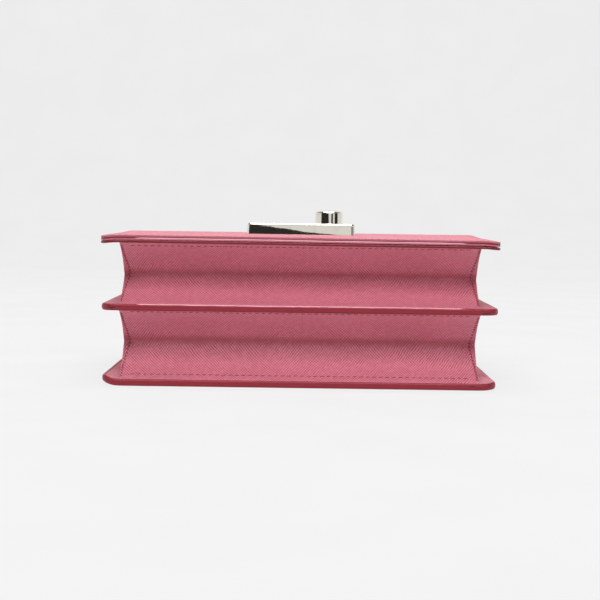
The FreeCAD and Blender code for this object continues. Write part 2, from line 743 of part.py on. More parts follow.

==

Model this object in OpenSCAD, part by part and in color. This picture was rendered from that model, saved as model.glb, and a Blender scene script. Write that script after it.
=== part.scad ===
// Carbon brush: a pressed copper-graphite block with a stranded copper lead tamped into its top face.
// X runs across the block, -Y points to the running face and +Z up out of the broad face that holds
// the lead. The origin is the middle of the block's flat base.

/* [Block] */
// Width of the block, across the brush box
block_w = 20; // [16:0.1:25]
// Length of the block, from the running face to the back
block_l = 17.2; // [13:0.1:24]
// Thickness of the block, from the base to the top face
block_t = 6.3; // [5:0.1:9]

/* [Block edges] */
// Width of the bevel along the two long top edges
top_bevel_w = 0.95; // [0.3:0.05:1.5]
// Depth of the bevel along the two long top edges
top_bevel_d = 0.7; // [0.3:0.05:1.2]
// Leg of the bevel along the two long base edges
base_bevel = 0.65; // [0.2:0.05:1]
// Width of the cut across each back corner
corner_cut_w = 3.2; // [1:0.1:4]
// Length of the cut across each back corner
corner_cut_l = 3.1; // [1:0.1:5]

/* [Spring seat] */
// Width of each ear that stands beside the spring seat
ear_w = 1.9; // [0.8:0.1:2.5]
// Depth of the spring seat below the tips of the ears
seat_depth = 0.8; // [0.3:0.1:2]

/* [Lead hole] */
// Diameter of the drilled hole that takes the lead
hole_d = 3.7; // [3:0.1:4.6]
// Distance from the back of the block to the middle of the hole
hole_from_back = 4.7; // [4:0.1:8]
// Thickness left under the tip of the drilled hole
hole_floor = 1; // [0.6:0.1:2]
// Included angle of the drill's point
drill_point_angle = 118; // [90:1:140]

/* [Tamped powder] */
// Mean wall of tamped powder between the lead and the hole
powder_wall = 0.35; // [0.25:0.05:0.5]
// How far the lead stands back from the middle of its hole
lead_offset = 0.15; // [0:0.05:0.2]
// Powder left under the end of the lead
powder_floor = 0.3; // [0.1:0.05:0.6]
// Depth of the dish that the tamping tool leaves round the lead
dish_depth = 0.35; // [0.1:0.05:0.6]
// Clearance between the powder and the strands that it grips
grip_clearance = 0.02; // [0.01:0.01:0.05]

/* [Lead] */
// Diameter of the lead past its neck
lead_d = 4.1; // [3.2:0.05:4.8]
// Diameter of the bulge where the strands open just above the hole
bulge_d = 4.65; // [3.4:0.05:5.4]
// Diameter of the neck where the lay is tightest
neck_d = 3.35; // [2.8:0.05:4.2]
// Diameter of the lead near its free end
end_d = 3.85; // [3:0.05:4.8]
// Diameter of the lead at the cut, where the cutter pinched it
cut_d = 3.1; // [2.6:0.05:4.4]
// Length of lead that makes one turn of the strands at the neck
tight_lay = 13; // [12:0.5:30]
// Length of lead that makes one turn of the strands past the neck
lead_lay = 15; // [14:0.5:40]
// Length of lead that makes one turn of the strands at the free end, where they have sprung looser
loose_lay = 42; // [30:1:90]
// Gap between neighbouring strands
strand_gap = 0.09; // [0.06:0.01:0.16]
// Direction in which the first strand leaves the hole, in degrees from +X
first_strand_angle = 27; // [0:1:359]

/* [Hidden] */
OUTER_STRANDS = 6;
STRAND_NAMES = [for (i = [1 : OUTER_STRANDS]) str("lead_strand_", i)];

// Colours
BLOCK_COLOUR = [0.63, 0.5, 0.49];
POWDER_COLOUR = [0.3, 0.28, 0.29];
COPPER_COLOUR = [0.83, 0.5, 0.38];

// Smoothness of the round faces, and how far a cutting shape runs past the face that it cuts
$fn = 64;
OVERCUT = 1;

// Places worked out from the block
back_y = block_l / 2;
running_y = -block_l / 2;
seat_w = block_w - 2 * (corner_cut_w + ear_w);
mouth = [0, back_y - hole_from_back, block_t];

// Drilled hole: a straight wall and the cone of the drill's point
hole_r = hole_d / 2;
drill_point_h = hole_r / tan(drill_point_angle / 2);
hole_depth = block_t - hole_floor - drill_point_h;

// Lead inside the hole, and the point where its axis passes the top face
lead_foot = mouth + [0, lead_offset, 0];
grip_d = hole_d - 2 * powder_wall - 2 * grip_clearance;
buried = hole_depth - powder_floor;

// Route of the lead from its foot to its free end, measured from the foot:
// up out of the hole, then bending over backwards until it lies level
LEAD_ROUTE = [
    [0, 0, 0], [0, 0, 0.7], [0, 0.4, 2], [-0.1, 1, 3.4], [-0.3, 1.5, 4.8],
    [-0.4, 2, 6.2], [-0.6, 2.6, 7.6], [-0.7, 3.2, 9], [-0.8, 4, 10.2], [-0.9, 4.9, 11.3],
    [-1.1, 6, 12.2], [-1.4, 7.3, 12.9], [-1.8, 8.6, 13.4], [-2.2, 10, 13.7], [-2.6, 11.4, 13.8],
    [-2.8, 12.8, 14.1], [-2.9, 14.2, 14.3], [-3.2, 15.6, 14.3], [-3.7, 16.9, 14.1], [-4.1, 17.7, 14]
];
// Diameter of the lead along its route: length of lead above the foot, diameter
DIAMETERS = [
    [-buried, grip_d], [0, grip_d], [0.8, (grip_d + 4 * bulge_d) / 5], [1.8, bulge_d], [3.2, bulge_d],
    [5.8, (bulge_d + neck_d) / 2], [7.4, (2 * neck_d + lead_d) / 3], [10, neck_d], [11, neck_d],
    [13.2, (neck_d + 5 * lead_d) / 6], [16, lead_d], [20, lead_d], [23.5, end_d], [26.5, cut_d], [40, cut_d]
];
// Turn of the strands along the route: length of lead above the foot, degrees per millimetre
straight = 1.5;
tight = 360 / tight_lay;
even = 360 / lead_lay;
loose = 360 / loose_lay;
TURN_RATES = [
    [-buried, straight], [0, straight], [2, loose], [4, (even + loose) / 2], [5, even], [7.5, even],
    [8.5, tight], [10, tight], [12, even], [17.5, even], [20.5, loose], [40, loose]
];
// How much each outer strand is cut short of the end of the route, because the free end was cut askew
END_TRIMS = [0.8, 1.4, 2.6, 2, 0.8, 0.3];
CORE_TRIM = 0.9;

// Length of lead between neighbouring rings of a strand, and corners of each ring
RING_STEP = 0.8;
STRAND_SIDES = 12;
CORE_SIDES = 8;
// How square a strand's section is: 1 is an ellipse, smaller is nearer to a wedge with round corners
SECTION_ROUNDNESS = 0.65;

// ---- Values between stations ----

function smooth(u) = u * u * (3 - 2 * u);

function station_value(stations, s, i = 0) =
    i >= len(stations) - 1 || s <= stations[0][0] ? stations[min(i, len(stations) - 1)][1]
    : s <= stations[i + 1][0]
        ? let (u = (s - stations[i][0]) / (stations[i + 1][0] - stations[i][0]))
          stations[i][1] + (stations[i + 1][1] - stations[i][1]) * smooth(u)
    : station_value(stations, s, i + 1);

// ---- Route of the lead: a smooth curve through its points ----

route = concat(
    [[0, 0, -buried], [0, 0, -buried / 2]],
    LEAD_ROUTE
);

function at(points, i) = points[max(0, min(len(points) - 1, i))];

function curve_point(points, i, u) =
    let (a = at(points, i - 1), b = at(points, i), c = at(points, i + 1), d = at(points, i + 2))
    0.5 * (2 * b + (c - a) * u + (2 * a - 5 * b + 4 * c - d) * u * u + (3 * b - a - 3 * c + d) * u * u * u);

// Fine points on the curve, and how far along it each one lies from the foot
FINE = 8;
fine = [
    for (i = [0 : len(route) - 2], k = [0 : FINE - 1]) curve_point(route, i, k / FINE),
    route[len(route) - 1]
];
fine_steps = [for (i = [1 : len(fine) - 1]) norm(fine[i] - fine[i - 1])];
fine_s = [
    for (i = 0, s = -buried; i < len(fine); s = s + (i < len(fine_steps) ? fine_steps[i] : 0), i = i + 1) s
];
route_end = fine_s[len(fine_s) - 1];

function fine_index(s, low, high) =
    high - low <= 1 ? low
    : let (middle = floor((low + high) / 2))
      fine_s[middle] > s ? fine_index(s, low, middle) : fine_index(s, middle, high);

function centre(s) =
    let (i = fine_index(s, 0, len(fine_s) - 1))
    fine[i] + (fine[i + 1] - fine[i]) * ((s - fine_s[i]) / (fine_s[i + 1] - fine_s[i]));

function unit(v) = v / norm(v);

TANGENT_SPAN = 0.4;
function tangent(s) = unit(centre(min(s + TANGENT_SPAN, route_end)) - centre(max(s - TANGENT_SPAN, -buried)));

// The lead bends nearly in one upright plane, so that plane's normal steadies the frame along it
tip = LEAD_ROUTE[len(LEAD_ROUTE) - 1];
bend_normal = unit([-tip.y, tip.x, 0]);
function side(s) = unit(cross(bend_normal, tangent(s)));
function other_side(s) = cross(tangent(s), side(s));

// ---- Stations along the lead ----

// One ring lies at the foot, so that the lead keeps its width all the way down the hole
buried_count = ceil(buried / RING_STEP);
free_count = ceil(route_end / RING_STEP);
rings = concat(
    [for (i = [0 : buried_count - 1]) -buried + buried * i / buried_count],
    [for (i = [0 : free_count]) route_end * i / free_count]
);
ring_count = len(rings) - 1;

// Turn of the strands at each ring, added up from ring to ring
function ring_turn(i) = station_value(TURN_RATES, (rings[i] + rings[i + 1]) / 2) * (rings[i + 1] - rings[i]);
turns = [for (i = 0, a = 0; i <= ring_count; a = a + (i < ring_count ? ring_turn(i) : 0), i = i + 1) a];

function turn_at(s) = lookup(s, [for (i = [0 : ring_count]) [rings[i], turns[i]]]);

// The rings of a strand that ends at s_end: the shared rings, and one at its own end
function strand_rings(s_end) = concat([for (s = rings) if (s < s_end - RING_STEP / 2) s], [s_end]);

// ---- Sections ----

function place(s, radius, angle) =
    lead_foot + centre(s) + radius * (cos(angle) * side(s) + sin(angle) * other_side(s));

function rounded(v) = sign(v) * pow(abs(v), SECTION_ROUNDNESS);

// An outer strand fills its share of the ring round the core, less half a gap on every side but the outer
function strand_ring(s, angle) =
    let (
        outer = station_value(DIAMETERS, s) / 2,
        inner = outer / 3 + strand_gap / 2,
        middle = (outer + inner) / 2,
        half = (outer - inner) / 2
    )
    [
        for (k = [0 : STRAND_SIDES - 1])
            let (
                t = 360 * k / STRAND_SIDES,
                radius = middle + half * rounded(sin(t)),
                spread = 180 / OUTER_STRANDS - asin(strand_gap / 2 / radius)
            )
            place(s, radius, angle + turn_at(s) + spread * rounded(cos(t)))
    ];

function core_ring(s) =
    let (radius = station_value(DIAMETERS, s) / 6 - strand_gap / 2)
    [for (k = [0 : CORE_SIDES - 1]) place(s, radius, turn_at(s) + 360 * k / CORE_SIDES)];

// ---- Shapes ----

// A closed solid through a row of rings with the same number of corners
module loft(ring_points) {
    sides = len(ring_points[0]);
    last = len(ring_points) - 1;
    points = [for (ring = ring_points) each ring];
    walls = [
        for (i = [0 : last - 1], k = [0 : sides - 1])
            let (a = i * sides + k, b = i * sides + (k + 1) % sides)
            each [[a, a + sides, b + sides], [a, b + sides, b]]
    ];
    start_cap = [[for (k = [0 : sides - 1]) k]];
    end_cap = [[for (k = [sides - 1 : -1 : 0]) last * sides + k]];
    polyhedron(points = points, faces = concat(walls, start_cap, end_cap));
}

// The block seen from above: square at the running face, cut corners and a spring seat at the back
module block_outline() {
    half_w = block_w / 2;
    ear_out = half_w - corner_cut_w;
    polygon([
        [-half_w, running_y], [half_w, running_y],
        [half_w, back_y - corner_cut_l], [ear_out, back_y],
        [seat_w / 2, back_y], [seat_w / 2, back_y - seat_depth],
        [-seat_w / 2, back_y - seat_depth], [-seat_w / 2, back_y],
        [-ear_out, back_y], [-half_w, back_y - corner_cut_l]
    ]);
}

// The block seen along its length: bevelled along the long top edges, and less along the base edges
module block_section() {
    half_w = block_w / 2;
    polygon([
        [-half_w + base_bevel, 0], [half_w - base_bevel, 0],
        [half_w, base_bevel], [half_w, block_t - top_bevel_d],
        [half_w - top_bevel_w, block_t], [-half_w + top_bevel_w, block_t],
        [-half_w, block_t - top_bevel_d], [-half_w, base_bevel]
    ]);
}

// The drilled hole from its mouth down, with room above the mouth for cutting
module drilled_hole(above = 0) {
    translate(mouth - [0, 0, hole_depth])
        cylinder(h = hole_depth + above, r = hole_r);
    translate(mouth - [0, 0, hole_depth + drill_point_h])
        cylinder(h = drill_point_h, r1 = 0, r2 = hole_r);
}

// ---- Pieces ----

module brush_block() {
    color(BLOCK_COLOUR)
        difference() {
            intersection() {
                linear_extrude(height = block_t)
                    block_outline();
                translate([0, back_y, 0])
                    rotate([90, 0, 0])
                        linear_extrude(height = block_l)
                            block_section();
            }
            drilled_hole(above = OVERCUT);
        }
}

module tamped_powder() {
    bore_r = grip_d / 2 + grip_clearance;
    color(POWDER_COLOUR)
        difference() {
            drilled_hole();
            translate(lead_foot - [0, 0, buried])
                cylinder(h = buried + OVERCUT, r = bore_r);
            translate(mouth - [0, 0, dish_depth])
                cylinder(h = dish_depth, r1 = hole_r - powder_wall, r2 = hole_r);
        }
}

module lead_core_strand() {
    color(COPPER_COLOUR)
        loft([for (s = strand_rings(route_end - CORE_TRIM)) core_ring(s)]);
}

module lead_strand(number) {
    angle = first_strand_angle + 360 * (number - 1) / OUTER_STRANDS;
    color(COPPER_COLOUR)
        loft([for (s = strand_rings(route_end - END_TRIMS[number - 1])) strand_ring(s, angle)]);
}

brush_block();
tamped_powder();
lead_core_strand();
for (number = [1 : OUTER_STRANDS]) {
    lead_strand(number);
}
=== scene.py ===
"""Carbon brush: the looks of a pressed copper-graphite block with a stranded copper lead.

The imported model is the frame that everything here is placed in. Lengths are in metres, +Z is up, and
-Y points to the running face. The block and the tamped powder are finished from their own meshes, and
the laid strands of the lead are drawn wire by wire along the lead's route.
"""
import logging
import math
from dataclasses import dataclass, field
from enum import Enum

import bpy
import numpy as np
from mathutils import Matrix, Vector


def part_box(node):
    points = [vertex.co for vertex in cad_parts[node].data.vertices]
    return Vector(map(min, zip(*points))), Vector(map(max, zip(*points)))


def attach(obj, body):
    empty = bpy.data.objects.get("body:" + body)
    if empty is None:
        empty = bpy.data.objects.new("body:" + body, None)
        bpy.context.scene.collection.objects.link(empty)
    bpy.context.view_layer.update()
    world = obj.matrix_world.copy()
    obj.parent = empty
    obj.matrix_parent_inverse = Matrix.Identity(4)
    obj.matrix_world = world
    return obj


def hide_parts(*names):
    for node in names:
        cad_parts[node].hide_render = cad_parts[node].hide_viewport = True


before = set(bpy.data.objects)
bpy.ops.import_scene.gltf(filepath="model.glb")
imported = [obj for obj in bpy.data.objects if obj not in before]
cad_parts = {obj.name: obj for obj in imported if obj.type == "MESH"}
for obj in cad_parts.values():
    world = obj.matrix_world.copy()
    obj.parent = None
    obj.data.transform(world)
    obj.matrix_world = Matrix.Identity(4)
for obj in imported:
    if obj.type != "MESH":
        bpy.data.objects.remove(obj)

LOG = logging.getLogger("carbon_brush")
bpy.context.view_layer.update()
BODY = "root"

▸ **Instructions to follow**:
Find the word "color" in the material, then list each line that holds it.

▸ **Exercise output**:
Model this object in OpenSCAD, part by part and in color. This picture was rendered from that model, saved as model.glb, and a Blender scene script. Write that script after it.
    color(BLOCK_COLOUR)
    color(POWDER_COLOUR)
    color(COPPER_COLOUR)
    color(COPPER_COLOUR)